4. International Business Machines Corporation
5. Coca-Cola Company
6. McDonald’s Corporation
The above mentioned six stocks were selected merely as an example and have no intention of providing investment advice.
Now, GeWorko method allows everyone the use of popular investment strategies of active portfolio management. Despite of consisting of the same assets, each portfolio will have the necessary risk and return parameters for the investor (all subsequent calculations are based on monthly close prices of stocks, adjusted for the corresponding index values, for the sample January 2005 - April 2013).
Maximum Sharpe Ratio
For example, the maximum return per unit of risk, also known as Sharpe ratio, can be considered a criterion for an optimal portfolio. In this case the optimization procedure for the selected stocks leads to the following set of weight coefficients in the respective order: (19.33%; 10.96%; 19.04%; 7.71%; 10.28%; 32.67%). This portfolio structure provided the highest historical risk-return ratio (Sharpe ratio is equal to 0.30) among all possible portfolios, consisting of the selected six stocks. Through GeWorko method a chart of the value of the portfolio in relation to the index Dow Jones Industrial Average can be easily built (see Chart 1).
The maximum return for a given level of risk
Achieving the highest possible return for a given level of risk can serve as another criterion for an optimal portfolio. For example, if the maximum acceptable standard deviation of the portfolio return is 2.5%, maximization of the realized return would lead to the following solution for the weight coefficients: (21.74%; 0.84%; 14.17%; 1.61%; 0% and 61.63%). As a result, the new portfolio, compared to the previous one, showed a higher historical return - it increased from 0.52% to 0.65%. Chart 2, built with GeWorko method, clearly confirms that, along with return, the volatility of the portfolio has increased as well, as evidenced by stronger fluctuations of its relative value.
Minimum level of risk
If the optimization problem is minimizing the risk, the solution leads to a new portfolio structure in the corresponding order of stocks: (17.11%; 13.89%; 20.77%; 8.75%; 21.35% and 18.13%). This portfolio is characterized by the least possible realized standard deviation of return (1.60%) among all portfolios, consisting of the same set of stocks. GeWorko method again will help to build a chart of the portfolio in relation to the index (see Chart 3). It is just amazing how smooth the portfolio’s value growing curve looks now, compared to the previous two options - a direct consequence of risk reduction.
Charts, built with GeWorko method, clearly confirm the possibility of using the principles of modern portfolio theory.
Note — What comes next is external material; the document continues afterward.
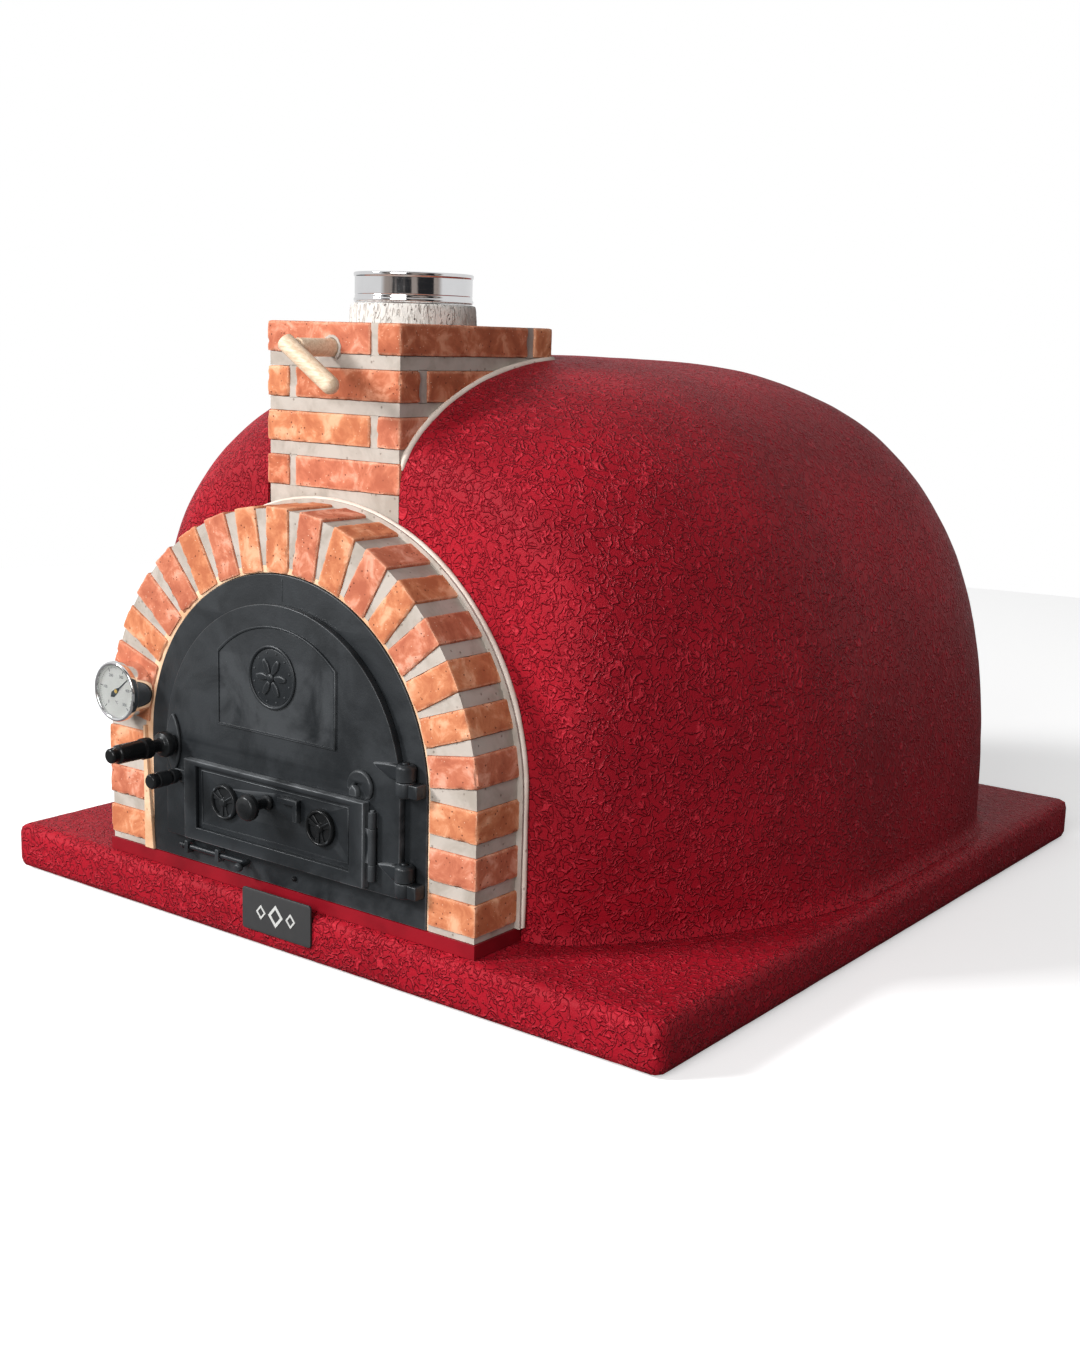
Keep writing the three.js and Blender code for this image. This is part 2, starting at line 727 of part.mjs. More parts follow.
function ventLugs() {
  const [low, high] = ventKnuckleSpan();
  const half = ventLugWidth / 2;
  const lug = (z0, z1) => {
    const foot = boxFrom(ventHingeX - half, ventHingeX + half, ventHingeY, leafFront + rooted, z0, z1);
    return joined(roundBarZ(ventHingeX, ventHingeY, ventKnuckleRadius, z0, z1, 16), foot);
  };
  return lug(high + gap, high + gap + ventLugHeight).add(lug(low - gap - ventLugHeight, low - gap));
}

function ventBore() {
  const [low, high] = ventKnuckleSpan();
  const radius = ventPinRadius + runningGap;
  const reach = 2 * ventLugHeight;
  return toSolid(roundBarZ(ventHingeX, ventHingeY, radius, low - reach, high + reach, 16));
}

function slotShapes(x, z) {
  const shapes = [];
  const span = THREE.MathUtils.degToRad(discSlotSpan);
  for (let slot = 0; slot < 3; slot += 1) {
    const start = Math.PI / 2 + (slot * 2 * Math.PI) / 3 - span / 2;
    const shape = new THREE.Shape();
    shape.absarc(x, z, discSlotOuter, start, start + span, false);
    shape.absarc(x, z, discSlotInner, start + span, start, true);
    shape.closePath();
    shapes.push(shape);
  }
  return shapes;
}

function ventDoor() {
  const top = ventBottom + ventHeight;
  const x0 = doorX - ventHalfWidth;
  const x1 = doorX + ventHalfWidth;
  const back = leafFront - gap;
  const handleZ = plinthTop + ventHandleRise;
  const panelLeft = x0 + ventRail;
  const panelRight = x1 - ventRail;
  const panelLow = ventBottom + ventRail - overcut;
  const panelHigh = top - ventRail / 2;
  const recessFront = ventFront - overcut;
  const recess = boxFrom(panelLeft, panelRight, recessFront, ventPanelFront, panelLow, panelHigh);
  let door = toSolid(boxFrom(x0, x1, ventFront, back, ventBottom, top)).subtract(toSolid(recess));
  const half = ventEarHeight / 2;
  const earFront = back - ventEarThickness;
  const ear = boxFrom(x0 - ventEarReach, x0 + rooted, earFront, back, handleZ - half, handleZ + half);
  door = door.add(toSolid(ear));
  const [low, high] = ventKnuckleSpan();
  const boss = roundBarZ(ventHingeX, ventHingeY, ventKnuckleRadius, low, high, 16);
  const webHalf = ventWebThickness / 2;
  const web = boxFrom(x1 - rooted, ventHingeX, ventHingeY - webHalf, ventHingeY + webHalf, low, high);
  door = door.add(joined(boss, web)).subtract(ventBore());
  [-discOffset, discOffset].forEach((offset) => {
    slotShapes(doorX + offset, ventBottom + discRise).forEach((shape) => {
      door = door.subtract(toSolid(extrudeY(shape, recessFront, back + overcut, 5)));
    });
  });
  const shankRadius = ventKnobShank + runningGap;
  const shankBore = roundBarY(ventKnobX, ventKnobZ, shankRadius, recessFront, back + overcut);
  addMesh("vent_door", toGeometry(door.subtract(toSolid(shankBore))), castIron);
}

function ventDoorPin() {
  const [low, high] = ventKnuckleSpan();
  const bottom = low - gap - ventLugHeight;
  const top = high + gap + ventLugHeight + ventPinHead;
  addMesh("vent_door_pin", roundBarZ(ventHingeX, ventHingeY, ventPinRadius, bottom, top, 16), castIron);
}

function ventDoorHandle() {
  const x = doorX - ventHalfWidth - ventEarReach + ventHandleRadius;
  const back = leafFront - gap - ventEarThickness;
  const neck = ventHandleRadius - 2;
  const grip = [
    [0, gap], [neck, gap], [neck, 8], [ventHandleRadius, 12],
    [ventHandleRadius, ventHandleReach - 2], [neck, ventHandleReach], [0, ventHandleReach],
  ];
  addMesh("vent_door_handle", turnedY(grip, x, back, plinthTop + ventHandleRise, 20), blackPaint);
}

function airDiscs() {
  const z = ventBottom + discRise;
  const back = ventPanelFront - gap;
  [["air_disc_left", -discOffset], ["air_disc_right", discOffset]].forEach(([name, offset]) => {
    const x = doorX + offset;
    const rim = roundBarY(x, z, discRadius, back - discThickness, back, 32);
    const hub = roundBarY(x, z, discHubRadius, back - discThickness - discHubRise, back, 16);
    let disc = joined(rim, hub);
    slotShapes(x, z).forEach((shape) => {
      disc = disc.subtract(toSolid(extrudeY(shape, back - discThickness - overcut, back + overcut, 5)));
    });
    addMesh(name, toGeometry(disc), castIron);
  });
}

function latchHandle() {
  const back = frameBack + gap + latchCamThickness + latchSpindleStub;
  const seat = back - (leafFront - leafRosetteThickness) + gap;
  const grip = [
    [0, 0], [latchSpindleRadius, 0], [latchSpindleRadius, seat], [11, seat], [11, seat + 5],
    [17, seat + 7], [17, seat + 18], [12, seat + 21], [9, seat + 24], [9, seat + 34],
    [14, seat + 37], [14, seat + 48], [12, seat + 50], [12, seat + 92], [9, seat + 96],
    [9, seat + 101], [7, seat + 103], [0, seat + 103],
  ];
  addMesh("latch_handle", turnedY(grip, latchX, back, latchZ), blackPaint);
}

function latchCam() {
  const half = latchCamWidth / 2;
  const y0 = frameBack + 2 * gap;
  const y1 = y0 + latchCamThickness;
  const bar = boxFrom(latchX - half, latchX + half, y0, y1, latchZ - latchCamLength, latchZ);
  const hub = roundBarY(latchX, latchZ, half + latchCamRim, y0, y1);
  const bore = roundBarY(latchX, latchZ, latchSpindleRadius + gap, y0 - overcut, y1 + overcut);
  addMesh("latch_cam", toGeometry(joined(bar, hub).subtract(toSolid(bore))), castIron);
}

function ventLatchKnob() {
  const back = leafFront + leafThickness + gap + ventCamThickness;
  const seat = back - ventPanelFront;
  const end = seat + ventKnobReach;
  const profile = [
    [0, 0], [ventKnobShank, 0], [ventKnobShank, seat + gap], [8, seat + gap], [8, seat + 4], [6, seat + 8],
    [6, end - 14], [ventKnobRadius, end - 10], [ventKnobRadius, end - 4], [ventKnobRadius - 4, end], [0, end],
  ];
  const half = ventCamWidth / 2;
  const tip = ventKnobX - ventCamLength;
  const cam = boxFrom(tip, ventKnobX, back - ventCamThickness, back, ventKnobZ - half, ventKnobZ + half);
  const knob = joined(turnedY(profile, ventKnobX, back, ventKnobZ, 20), cam);
  addMesh("vent_latch_knob", toGeometry(knob), blackPaint);
}

function gauge() {
  const back = archFront - gap;
  const floor = gaugeStand - gaugeWindowDepth;
  const lip = gaugeStand - gaugeBezelDepth;
  const cup = [
    [0, 0], [gaugeCaseRadius, 0], [gaugeCaseRadius, lip], [gaugeBezelRadius, lip],
    [gaugeBezelRadius, gaugeStand - gaugeEdge], [gaugeBezelRadius - gaugeEdge, gaugeStand],
    [gaugeWindowRadius, gaugeStand], [gaugeWindowRadius, floor], [0, floor],
  ];
  addMesh("gauge_case", turnedY(cup, gaugeX, back, gaugeZ, 36), stainless);
  const inner = gaugeWindowRadius - gap;
  const dialBack = back - floor - gap;
  const dialFront = dialBack - dialThickness;
  addMesh("gauge_dial", roundBarY(gaugeX, gaugeZ, inner, dialFront, dialBack, 36), dialWhite);
  addMesh("gauge_needle", gaugeNeedle(dialFront - gap), blackPaint);
  const glassBack = dialFront - gap - needleHubHeight - gap;
  const glassFront = glassBack - windowGlassThickness;
  addMesh("gauge_glass", roundBarY(gaugeX, gaugeZ, inner, glassFront, glassBack, 36), glass);
}

function gaugeNeedle(back) {
  const blade = new THREE.Shape();
  blade.moveTo(-needleTailHalf, -needleTail);
  blade.lineTo(needleTailHalf, -needleTail);
  blade.lineTo(needleTipHalf, needleLength);
  blade.lineTo(-needleTipHalf, needleLength);
  blade.closePath();
  const plate = extrudeY(blade, back - needleThickness, back).translate(gaugeX, 0, gaugeZ);
  const hub = roundBarY(gaugeX, gaugeZ, needleHubRadius, back - needleHubHeight, back, 16);
  return toGeometry(joined(plate, hub));
}

function namePlate() {
  const top = slabTop + plateAboveSlab;
  const back = slabFront - gap;
  const outline = roundedRectangle(plateWidth, plateHeight, plateCorner);
  const geometry = extrudeY(outline, back - plateDepth, back, 3);
  addMesh("name_plate", geometry.translate(plateX, 0, top - plateHeight / 2), plateBlack);
}

baseSlab();
basePlinth();
hearthFloor();
domeShells();
brickArch();
mouthLiner();
chimneyStack();
flue();
damper();
doorFrame();
slideBolt();
doorLeaf();
hingePins();
ventDoor();
ventDoorPin();
ventDoorHandle();
airDiscs();
latchHandle();
latchCam();
ventLatchKnob();
gauge();
namePlate();

export default oven;
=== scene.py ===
import json
import math

import bmesh
import bpy
import numpy as np
from mathutils import Matrix, Vector, noise


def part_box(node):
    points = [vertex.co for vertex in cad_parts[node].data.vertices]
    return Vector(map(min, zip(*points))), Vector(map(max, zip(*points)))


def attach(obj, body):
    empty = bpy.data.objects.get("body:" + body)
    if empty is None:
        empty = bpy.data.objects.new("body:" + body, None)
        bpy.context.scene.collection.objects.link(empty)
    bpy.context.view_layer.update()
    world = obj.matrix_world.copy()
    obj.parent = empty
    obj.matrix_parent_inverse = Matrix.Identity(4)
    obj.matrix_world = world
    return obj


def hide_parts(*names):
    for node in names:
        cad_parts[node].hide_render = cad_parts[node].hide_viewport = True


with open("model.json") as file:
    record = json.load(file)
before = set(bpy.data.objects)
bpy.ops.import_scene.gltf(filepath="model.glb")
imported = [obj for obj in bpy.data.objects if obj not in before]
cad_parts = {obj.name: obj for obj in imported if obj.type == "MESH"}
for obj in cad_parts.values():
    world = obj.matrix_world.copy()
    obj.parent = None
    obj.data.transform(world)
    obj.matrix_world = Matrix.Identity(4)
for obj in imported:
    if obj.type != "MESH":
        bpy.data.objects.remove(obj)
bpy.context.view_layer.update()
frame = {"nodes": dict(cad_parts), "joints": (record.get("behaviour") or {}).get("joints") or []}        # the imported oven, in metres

mm = 0.001
print("frame loaded:", len(frame["nodes"]), "nodes")


# Helpers that make and place pieces.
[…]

Based on the quantitative estimates of risk, return and correlations of various assets, GeWorko method allows building portfolios that would have been systematically outperforming the market for several years, meeting the most diverse investment preferences.
In this case, the analogs of the (1) tangency portfolio maximizing the Sharpe ratio, (2) portfolio lying on the efficient frontier, with a given level of risk, and (3) minimum-variance portfolio have been presented. All of them are well-known thanks to the mean-variance framework of Harry Markowitz, who in fact developed the basic principles of the modern portfolio theory.
All the advantages of GeWorko method are already available in the trading-analytical platform NetTradeX.
To get more information about calculations and charts, please, follow the link: http://www.ifcmarkets.com/en/portfolio-trading/portfolio-optimization-through-geworko-method-part-1
About IFC Markets:
IFC Markets is providing Forex (Foreign Exchange) and CFD (Contracts for Difference) trading and associated services for both individual and corporate clients. http://www.ifcmarkets.com
Anton Rumyantsev, IFCMarkets. CORP, http://www.ifcmarkets.com, +44 20 7193 1740, [email protected]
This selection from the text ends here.